Proper tax planning can significantly impact your mining profitability. Consider these strategies:

  • Expense Deductions:
    • Hardware costs (may be depreciated over time)
    • Electricity expenses
    • Facility costs (rent, cooling, etc.)
    • Software and subscription fees
  • Inventory Accounting:
    • FIFO (First-In, First-Out) vs. LIFO (Last-In, First-Out) for mined coins
    • Specific identification method for tax lots
  • Business Structure:
    • Sole proprietorship vs. LLC vs. corporation
    • Potential benefits of business incorporation
  • Retirement Accounts:
    • Potential to mine through self-directed IRAs
    • Tax-advantaged accounts for long-term holdings
  • Charitable Donations:
    • Donating appreciated ETH to charity
    • Potential tax deductions

Always consult with a qualified tax professional who understands cryptocurrency taxation in your jurisdiction.

The Role of Mining in Ethereum’s Security

During its PoW phase, mining played a crucial role in securing the Ethereum network:

  • Consensus Mechanism: Miners validated transactions and secured the network through computational work
  • Decentralization: Distributed mining power helped prevent 51% attacks
  • Immutability: The computational cost of mining made history revision economically infeasible
  • Issuance: New ETH was distributed to miners as block rewards

The security model changed with Ethereum’s transition to PoS, where validators replace miners. However, understanding the PoW security model provides valuable context for:

  • Other PoW cryptocurrencies
  • Historical analysis of Ethereum’s security
  • Comparative studies of consensus mechanisms

Alternative Consensus Mechanisms

Ethereum’s transition from PoW to PoS highlights the evolution of blockchain consensus mechanisms.

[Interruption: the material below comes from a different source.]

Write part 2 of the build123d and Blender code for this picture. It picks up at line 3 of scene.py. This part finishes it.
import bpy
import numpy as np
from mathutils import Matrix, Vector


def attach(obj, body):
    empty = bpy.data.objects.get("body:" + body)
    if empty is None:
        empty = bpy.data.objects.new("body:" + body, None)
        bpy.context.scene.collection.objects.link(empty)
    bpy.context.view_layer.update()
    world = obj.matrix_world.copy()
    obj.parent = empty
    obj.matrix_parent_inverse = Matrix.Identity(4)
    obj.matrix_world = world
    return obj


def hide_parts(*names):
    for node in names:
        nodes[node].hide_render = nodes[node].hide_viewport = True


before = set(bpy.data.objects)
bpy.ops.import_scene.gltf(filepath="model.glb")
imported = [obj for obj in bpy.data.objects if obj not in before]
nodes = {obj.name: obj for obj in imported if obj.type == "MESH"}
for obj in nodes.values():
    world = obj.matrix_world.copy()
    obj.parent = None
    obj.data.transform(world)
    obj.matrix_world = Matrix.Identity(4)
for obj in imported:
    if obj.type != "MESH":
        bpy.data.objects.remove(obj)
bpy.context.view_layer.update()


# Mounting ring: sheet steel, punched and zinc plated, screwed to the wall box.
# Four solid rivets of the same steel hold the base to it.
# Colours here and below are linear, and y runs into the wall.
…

Other approaches include:

  • Delegated Proof-of-Stake (DPoS):
    • Used by EOS, Tron, and others
    • Stakeholders elect delegates to validate transactions
    • More centralized but faster than traditional PoS
  • Proof-of-Authority (PoA):
    • Used by some private/consortium blockchains
    • Validated by approved accounts (authorities)
    • High throughput but more centralized
  • Proof-of-Space (PoSpace):
    • Used by Chia and others
    • Validated based on allocated disk space
    • More energy-efficient than PoW
  • Proof-of-Elapsed-Time (PoET):
    • Used by Hyperledger Sawtooth
    • Uses trusted execution environments
    • Energy-efficient but requires specialized hardware

Each consensus mechanism offers different trade-offs between security, decentralization, and energy efficiency.

Conclusion: The Future of Cryptocurrency Mining

While Ethereum has moved beyond PoW mining, the principles of hash rate calculation and mining profitability remain relevant for:

  • Other PoW cryptocurrencies like Bitcoin, Monero, or Ravencoin
  • Historical analysis of Ethereum’s PoW phase
  • Understanding the economics of blockchain security
  • Evaluating mining hardware investments

As the cryptocurrency landscape continues to evolve, staying informed about:

  • New consensus mechanisms
  • Regulatory developments
  • Energy efficiency improvements
  • Alternative uses for mining hardware

will be crucial for anyone involved in or interested in cryptocurrency mining.

For those looking to explore Ethereum’s current PoS system, staking has become the primary way to participate in network validation and earn rewards, offering a more energy-efficient alternative to mining.